Conclusions and Applications
At the center of Dt. 9 is a recounting of the golden calf incident (9:12-21). One of the important things to remember about this episode is that Aaron and Israel are primarily breaking the second commandment, worshiping the true God with an image (Ex. 32:4-6). But the focus of Moses’ sermon is on the hard hearts of the people. The point of this review of Israel’s sin is to teach Israel to trust and fear. You’ve blown it before and there’s no reason why you can’t blow it again apart from God’s kindness. There is a kind of introspection that is morbid and unbelieving because it does not believe in God’s forgiveness, but there is an equally dangerous way of glibly confessing sins that does not begin to fathom the horror of them. The fear of the Lord believes the promises of forgiveness and walks circumspectly, having learned wisdom and discernment.
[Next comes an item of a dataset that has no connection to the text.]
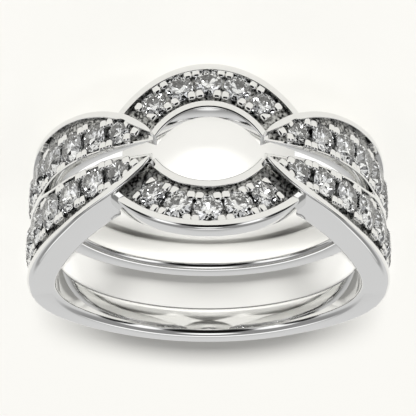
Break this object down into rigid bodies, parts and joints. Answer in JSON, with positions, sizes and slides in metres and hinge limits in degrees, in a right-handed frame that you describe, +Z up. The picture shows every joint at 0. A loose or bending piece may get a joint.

Finally, notice that this is the one command that God ties to generations. We must not only teach our children who to worship; we must teach them how to worship. This is why children are welcome and encouraged to be here in our service. This presents its own sets of challenges: we want to avoid the stuffiness that gives cranky looks every time a youngster squawks on the one hand, and on the other, we want to be teaching our children to worship with us, not merely keep quiet, not merely sit still. This calls for a certain amount of love and grace be extended to one another. But when we teach our children to worship the true God in the right way, we are teaching them that they are Christians.
In the Name of the Father, and the Son, and the Holy Spirit, Amen!
Closing Prayer: Almighty and most merciful God, you have blessed us beyond measure, and we know that eye has not seen and ear has not heard what you have planned for your people. We thank for the great privilege of worshipping you and that you are teaching us to do this rightly.